DATA SHOWN —
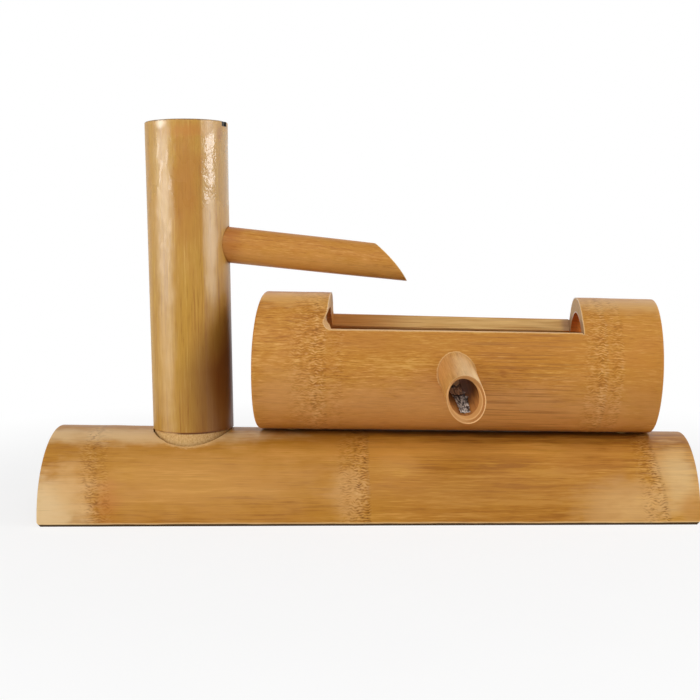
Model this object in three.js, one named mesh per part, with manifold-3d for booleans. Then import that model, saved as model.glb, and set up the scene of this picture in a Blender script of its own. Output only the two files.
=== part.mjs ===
// Bamboo spout fountain: a split culm as the base, an upright culm with a spout, and a trough with an outlet.
// Lengths are millimetres and angles are degrees.
// +X runs along the base from the post's end to the trough's end, -Y is the front and +Z is up.
// The origin is on the sawn underside of the base, in the middle of the partition at its middle node.

import * as THREE from 'three';
import { mergeVertices } from 'three/addons/utils/BufferGeometryUtils.js';
import Module from 'manifold-3d';

const wasm = await Module();
wasm.setup();

// Base: half of a culm, split along its axis and laid on the split.
const baseLength = 400;
const baseRadiusLeft = 53;
const baseRadiusDrop = 5.7;
const baseWall = 9.5;
const baseLeftNodeInset = 36.3;
const baseRightNodeInset = 27.5;
const baseMiddleNodeShare = 0.485;
const basePartition = 5;
const baseFootChamfer = 2.6;
const baseEdge = 1.2;

// Post: an upright culm, shaved to a tenon below its shoulder.
const postInset = 87.5;
const postRadiusTop = 25.9;
const postRadiusShoulder = 25.2;
const postWall = 6.5;
const postHeadLength = 73.5;
const postEdge = 0.9;
const tenonStep = 0.8;
const tenonLength = 30;

// Chip in the post's rim.
const chipBearing = -20;
const chipWidth = 4.5;
const chipDepth = 3.6;
const chipBite = 1.5;

// Hole for the post: a close fit low down, flared and cut off centre at the surface.
const holeFlare = 1.5;
const holeFlareDepth = 5.5;
const holeFlareLength = 16;
const holeDriftX = -0.8;
const holeDriftY = -1.3;

// Spout: a thin culm through the post's wall, falling towards its slanted tip.
const spoutFall = 6.6;
const spoutRadiusRoot = 11.45;
const spoutRadiusTip = 10.55;
const spoutWall = 2.2;
const spoutReach = 128.6;
const spoutRootInset = 10;
const spoutTipRise = 5.9;
const spoutBevelRake = 42.4;
const spoutBevelSkew = 10;
const spoutEdge = 0.5;

// Trough: a whole culm lying on the base, closed by its two partitions.
const troughPostGap = 22.5;
const troughRightInset = 20.6;
const troughRadiusLeft = 44;
const troughRadiusDrop = 1.8;
const troughWall = 9.5;
const troughLeftNodeInset = 34.2;
const troughRightNodeInset = 38.6;
const troughPartition = 4.5;
const troughLeftEndSkew = 5.8;
const troughRightEndSkew = 2.4;
const troughEdge = 1.4;

// Window sawn in the top of the trough between its partitions.
const windowSillHeight = 25.3;
const windowSillTilt = 4.7;
const windowLeftMargin = 5.8;
const windowRightMargin = 9;
const windowLeftLean = 5.8;
const windowRightLean = -3.1;
const windowLeftSkew = 2.9;
const windowRightSkew = 1.8;

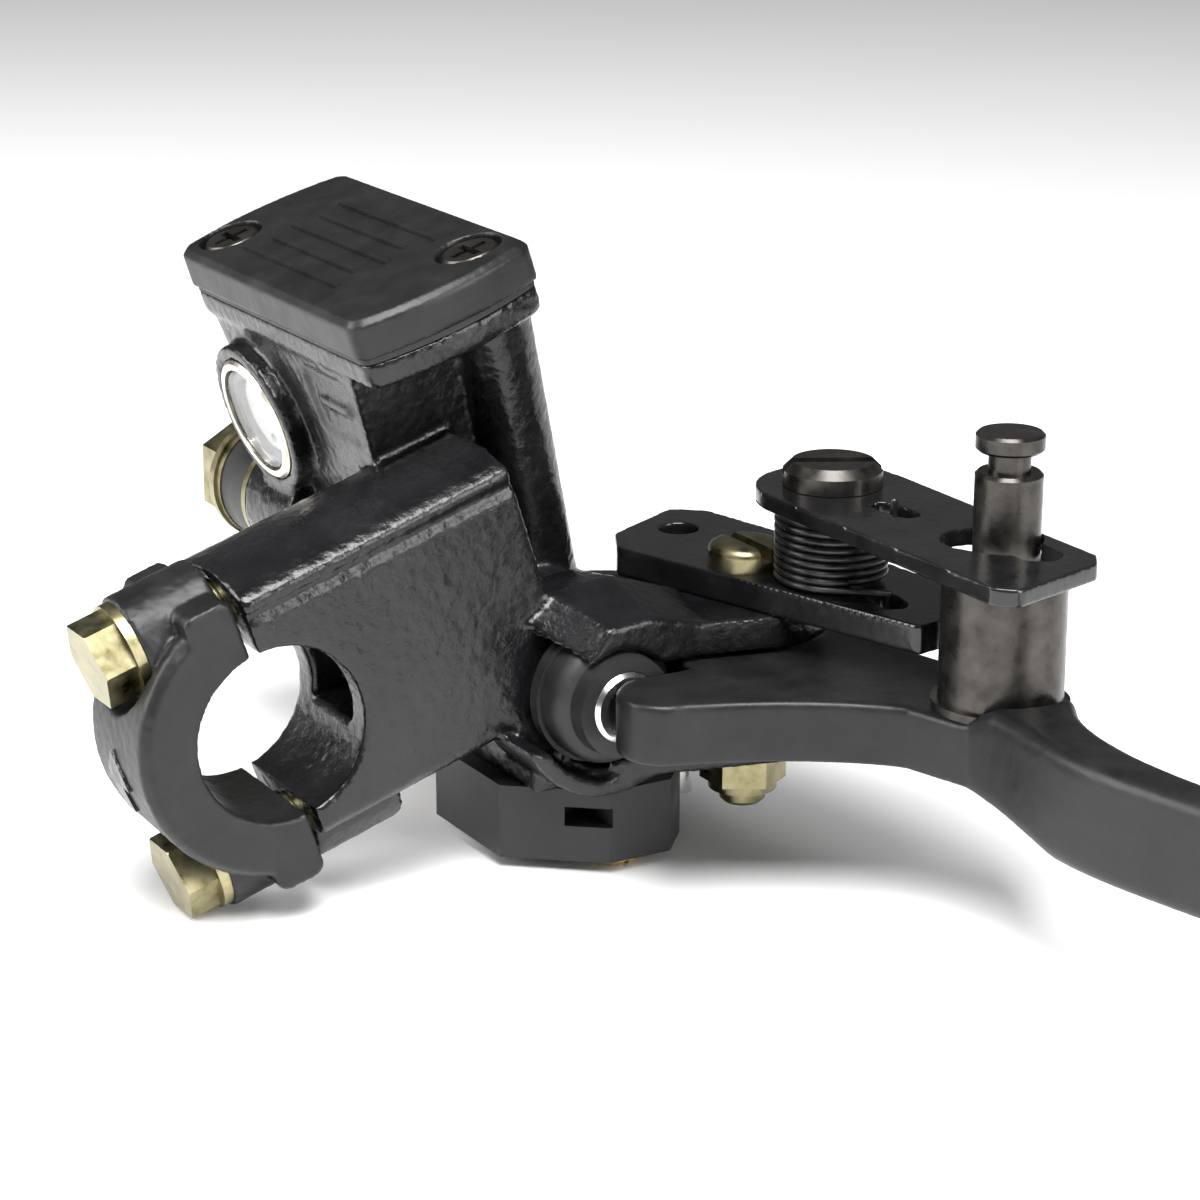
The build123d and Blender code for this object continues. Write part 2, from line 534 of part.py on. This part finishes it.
def latch_screw():
    """Slotted shoulder screw that the latch plate swings on."""
    head = rod_z(6.3, LATCH_HIGH + 0.1, LATCH_HIGH + 3.2, *LATCH)
    head = chamfer(head.edges().group_by(Axis.Z)[-1], 1.1)
    x, y = LATCH
    slot = slab(-7, 7, -1.0, 1.0, LATCH_HIGH + 1.5, LATCH_HIGH + 6)
    head -= Pos(x, y) * Rotation(0, 0, 62) * slot
    return head + rod_z(BOLT_R, UPPER_EAR_TOP + 0.1, LATCH_HIGH + 0.2, x, y)


def latch_spacer():
    return rod_z(5.3, PLATE_TOP, LATCH_LOW - 0.1, *LATCH) - rod_z(BOLT_R + CLEAR, 0, 40, *LATCH)


def tangent_angle(leg, side):
    """Angle round the latch screw where a leg leaves the coil."""
    x, y = leg[0] - LATCH[0], leg[1] - LATCH[1]
    return atan2(y, x) + side * acos(SPRING_R / hypot(x, y))


def torsion_spring():
    """Close coil with one leg hooked in the base plate and one in the latch plate."""
    z0, z1 = PLATE_TOP + 0.7, LATCH_LOW - 0.75
    start = tangent_angle(LOW_LEG, -1)
    end = tangent_angle(HIGH_LEG, 1)
    turns = (18 * pi - (end - start)) / (2 * pi)
    spring = coil(SPRING_R, WIRE_R, (z1 - z0) / turns, z1 - z0, lefthand=True)
    spring = Pos(*LATCH, z0) * Rotation(0, 0, degrees(start)) * spring
    low = (LATCH[0] + SPRING_R * cos(start), LATCH[1] + SPRING_R * sin(start), z0)
    high = (LATCH[0] + SPRING_R * cos(end), LATCH[1] + SPRING_R * sin(end), z1)
    spring += wire_between(low, (*LOW_LEG, z0), WIRE_R)
    spring += wire_between((*LOW_LEG, z0), (*LOW_LEG, UPPER_EAR_TOP + 1.2), WIRE_R)
    spring += wire_between(high, (*HIGH_LEG, z1), WIRE_R)
    return spring + wire_between((*HIGH_LEG, z1), (*HIGH_LEG, LATCH_HIGH + 1.0), WIRE_R)


def pin_in_latch(step):
    """Where the lock pin stands in the latch plate at a share of the lever's travel."""
    x, y = squeezed(PIN, SQUEEZE * step)
    return squeezed((x, y), -SQUEEZE * step * LATCH_RATIO, LATCH)


def latch_plate():
    """Slotted plate that catches the groove of the pressed pin."""
    corners = [(21.8, 61.1), (66.8, 62.2), (69.2, 64.4), (65.2, 78.6), (62.5, 80.6), (21.8, 80.5)]
    plate = make_face(Polyline(*corners, close=True))
    plate = fillet(plate.vertices().sort_by(Axis.X)[2:], 1.6)
    plate += Pos(*LATCH) * Circle(9.7)
    solid = Pos(0, 0, LATCH_LOW) * extrude(plate, LATCH_HIGH - LATCH_LOW)
    solid -= rod_z(BOLT_R + CLEAR, 0, 40, *LATCH)
    low, high = LATCH_LOW - 1, LATCH_HIGH + 1
    wide = [(*pin_in_latch(step / 4), PIN_R + 0.35) for step in range(5)]
    solid -= hull_plate(wide + [(50.4, 72.2, PIN_R + 0.35)], low, high)
    solid -= hull_plate([(PIN[0], PIN[1] - 1, GROOVE_R + 0.3), (PIN[0] + 7.5, PIN[1] - 1, GROOVE_R + 0.3)], low, high)
    x, y = HIGH_LEG
    return solid - hull_plate([(x - 2.2, y - 0.2, 1.5), (x + 2.6, y + 0.2, 1.5)], low, high)


def pin_tube():
    """Tube on the lever that guides the lock pin."""
    base = LEVER_HIGH + 1.0
    tube = rod_z(TUBE_R, base, TUBE_TOP, *PIN)
    tube = chamfer(tube.edges().group_by(Axis.Z)[-1], 0.5)
    tube -= rod_z(5.5, base + 0.6, 17.6, *PIN)
    tube -= rod_z(PIN_R + CLEAR, 17, 30, *PIN)
    return tube - rod_z(2.6, 0, 10, *PIN)


def tube_washer():
    base = LEVER_HIGH
    return rod_z(TUBE_R + 0.8, base, base + 1.0, *PIN) - rod_z(3.0, 0, 10, *PIN)


def lock_pin():
    """Push pin with a grooved neck, a retaining collar and a spring spindle."""
    x, y = PIN
    pin = rod_z(PIN_R + 0.05, PIN_TOP - 2.3, PIN_TOP, x, y)
    pin = chamfer(pin.edges().filter_by(GeomType.CIRCLE), 0.35)
    pin += rod_z(GROOVE_R, PIN_TOP - 5.0, PIN_TOP - 2.2, x, y)
    body = rod_z(PIN_R, 16.8, PIN_TOP - 4.8, x, y)
    pin += chamfer(body.edges().group_by(Axis.Z)[-1], 0.4)
    pin += rod_z(5.3, 16.8, 17.5, x, y)
    return pin + rod_z(2.4, 5.4, 17.0, x, y)


def pin_spring():
    base = LEVER_HIGH + 1.0 + 0.6
    return Pos(*PIN, base + 0.45) * coil(3.9, 0.38, 2.8, 11.0)


def switch_outline():
    corners = [(-14, 34.5), (-11.5, 31.5), (6, 31.5), (15, 42.5), (15, 51.5), (10, 56), (-8, 56), (-14, 50.5)]
    return make_face(Polyline(*corners, close=True))


def switch_hollow():
    return slab(-8, 6.5, 37, 53, SWITCH_LOW + 1.6, SWITCH_TOP - 1.6)


def switch_plunger_hole(radius):
    return rod_y(radius, 50, 60, FINGER[0], -18.6)


def blade_slots():
    slots = [slab(-15, -6, y - 0.1, y + 4.9, -19.05, -18.15) for y in BLADE_Y]
    return slots[0] + slots[1]


def switch_case_lower():
    case = Pos(0, 0, SWITCH_LOW) * extrude(switch_outline(), SWITCH_SPLIT - SWITCH_LOW)
    case -= switch_hollow() + switch_plunger_hole(1.35)
    case -= blade_slots()
    return case - rod_z(1.7, -30, 0, *SWITCH_SCREW)


def switch_case_upper():
    case = Pos(0, 0, SWITCH_SPLIT) * extrude(switch_outline(), SWITCH_TOP - SWITCH_SPLIT)
    case -= switch_hollow() + switch_plunger_hole(1.35)
    case -= blade_slots()
    case -= slab(7.5, 16, 38, 43, SWITCH_SPLIT - 1, SWITCH_SPLIT + 2.6)
    case -= bore_rod(LIP_R + 0.1, 3.5, 30)
    return case - rod_z(1.7, -30, 0, *SWITCH_SCREW)


def switch_plunger():
    tip = FINGER[1] - FINGER_R - 0.15
    plunger = rod_y(1.3, 50.0, tip, FINGER[0], -18.6)
    return plunger + slab(FINGER[0] - 2.4, FINGER[0] + 2.4, 49.0, 50.4, -20.2, -17.0)


def switch_spring():
    return Pos(FINGER[0], 48.6, -18.6) * Rotation(90, 0, 0) * coil(1.5, 0.22, 1.5, 9.0)


def switch_contacts():
    """Two brass blades from inside the case to the inboard terminals."""
    return Compound([slab(-20.5, -5, y, y + 4.8, -19.0, -18.2) for y in BLADE_Y])


def switch_screw():
    x, y = SWITCH_SCREW
    head = rod_z(3.4, SWITCH_LOW - 1.6, SWITCH_LOW, x, y)
    head = fillet(head.edges().group_by(Axis.Z)[0], 0.8)
    head -= slab(x - 4, x + 4, y - 0.4, y + 0.4, SWITCH_LOW - 2, SWITCH_LOW - 0.8)
    return head + rod_z(1.6, SWITCH_LOW - 0.1, SWITCH_TOP + 2.5, x, y)


parts = {
    "cylinder_body": cylinder_body(),
    "clamp_cap": clamp_cap(),
    "clamp_bolts": clamp_bolts(),
    "reservoir_cover": reservoir_cover(),
    "cover_screws": cover_screws(),
    "reservoir_diaphragm": reservoir_diaphragm(),
    "port_baffle": port_baffle(),
    "sight_glass_ring": sight_ring(),
    "sight_glass_lens": sight_lens(),
    "sight_glass_seal": sight_seal(),
    "sight_glass_reflector": sight_reflector(),
    "outlet_washers": outlet_washers(),
    "outlet_spacer": outlet_spacer(),
    "banjo_bolt": banjo_bolt(),
    "piston": piston(),
    "primary_cup": cup(-23.6, -20.05, 3.05),
    "secondary_cup": cup(-0.9, 3.9, 4.65),
    "return_spring": return_spring(),
    "stop_washer": stop_washer(),
    "retaining_ring": retaining_ring(),
    "dust_boot": dust_boot(),
    "brake_lever": lever(),
    "pivot_bush": pivot_bush(),
    "pivot_bolt": pivot_bolt(),
    "pivot_nut": pivot_nut(),
    "switch_finger": switch_finger(),
    "latch_base_plate": latch_base_plate(),
    "latch_screw": latch_screw(),
    "latch_spacer": latch_spacer(),
    "torsion_spring": torsion_spring(),
    "latch_plate": latch_plate(),
    "pin_tube": pin_tube(),
    "tube_washer": tube_washer(),
    "lock_pin": lock_pin(),
    "pin_spring": pin_spring(),
    "switch_case_lower": switch_case_lower(),
    "switch_case_upper": switch_case_upper(),
    "switch_plunger": switch_plunger(),
    "switch_spring": switch_spring(),
    "switch_contacts": switch_contacts(),
    "switch_screw": switch_screw(),
}
for name, shape in parts.items():
    export_step(shape, f"parts/{name}.step")
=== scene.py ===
import json
import math

import bmesh
import bpy
from mathutils import Matrix, Vector, noise
from mathutils.bvhtree import BVHTree

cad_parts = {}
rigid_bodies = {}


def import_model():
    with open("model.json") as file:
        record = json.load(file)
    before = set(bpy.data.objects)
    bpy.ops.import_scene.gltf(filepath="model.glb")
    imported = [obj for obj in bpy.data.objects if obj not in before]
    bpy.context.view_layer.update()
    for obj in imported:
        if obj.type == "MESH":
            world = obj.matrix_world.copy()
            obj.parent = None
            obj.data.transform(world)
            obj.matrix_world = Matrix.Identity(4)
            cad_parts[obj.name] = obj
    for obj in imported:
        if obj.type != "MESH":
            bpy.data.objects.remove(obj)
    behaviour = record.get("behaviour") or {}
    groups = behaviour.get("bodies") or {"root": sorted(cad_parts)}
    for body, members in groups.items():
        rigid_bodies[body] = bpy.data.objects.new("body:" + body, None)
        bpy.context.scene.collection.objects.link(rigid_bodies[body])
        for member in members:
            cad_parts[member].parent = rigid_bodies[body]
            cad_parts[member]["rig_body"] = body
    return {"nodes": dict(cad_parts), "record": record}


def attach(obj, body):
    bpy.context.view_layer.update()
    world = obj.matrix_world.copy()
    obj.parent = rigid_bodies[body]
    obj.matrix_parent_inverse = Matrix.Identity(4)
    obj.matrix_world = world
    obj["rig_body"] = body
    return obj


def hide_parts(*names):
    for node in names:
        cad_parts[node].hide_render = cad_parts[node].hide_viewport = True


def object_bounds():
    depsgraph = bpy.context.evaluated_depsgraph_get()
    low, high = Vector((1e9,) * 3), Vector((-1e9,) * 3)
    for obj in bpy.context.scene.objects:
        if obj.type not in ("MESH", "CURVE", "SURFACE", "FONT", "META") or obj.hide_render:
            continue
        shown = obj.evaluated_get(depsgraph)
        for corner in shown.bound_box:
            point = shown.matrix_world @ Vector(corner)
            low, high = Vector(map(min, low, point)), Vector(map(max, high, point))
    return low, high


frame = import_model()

CAD_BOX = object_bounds()
NODES = frame["nodes"]
MM = 0.001
LEAN = math.radians(18)      # the casting leans back about X
LEAN_TURN = Matrix.Rotation(LEAN, 3, "X")
COVER_TOP = 42.4             # height of the cover's top in the leaned frame, mm
COVER_BARS = 5
BAR_X0, BAR_X1 = -34.5, -7.5  # the long bars' ends in the leaned frame, mm
BAR_Y0, BAR_PITCH = 31.5, 3.6
BAR_WIDTH, BAR_HEIGHT, BAR_SUNK = 1.1, 0.5, 0.15
ARROW_HEIGHT = 0.45
ARROW = [(0.0, 4.2), (3.4, -0.4), (1.3, -0.4), (1.3, -4.2), (-1.3, -4.2), (-1.3, -0.4), (-3.4, -0.4)]
WORLD_STRENGTH = 0.12


# ---------------------------------------------------------------- materials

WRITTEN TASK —
Up to and including the line with "its middle node.", print every line of the records from the start.

EXERCISE SOLUTION —
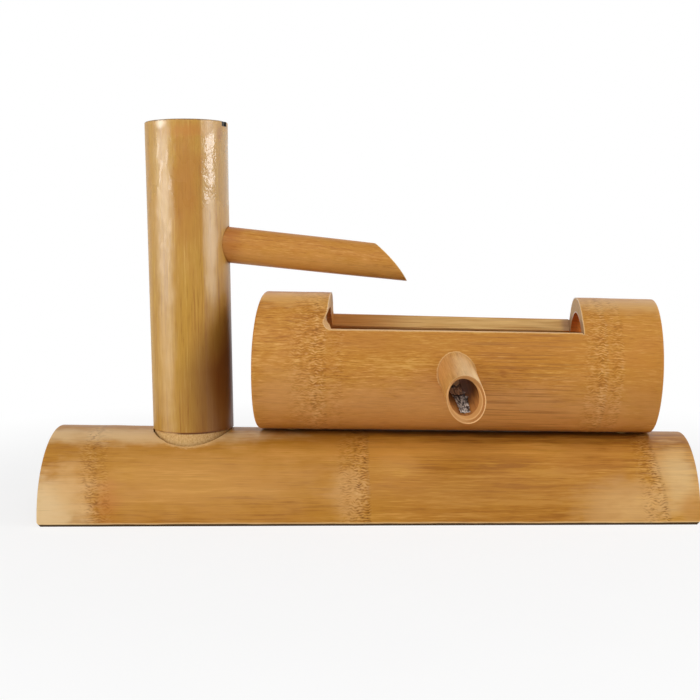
Model this object in three.js, one named mesh per part, with manifold-3d for booleans. Then import that model, saved as model.glb, and set up the scene of this picture in a Blender script of its own. Output only the two files.
=== part.mjs ===
// Bamboo spout fountain: a split culm as the base, an upright culm with a spout, and a trough with an outlet.
// Lengths are millimetres and angles are degrees.
// +X runs along the base from the post's end to the trough's end, -Y is the front and +Z is up.
// The origin is on the sawn underside of the base, in the middle of the partition at its middle node.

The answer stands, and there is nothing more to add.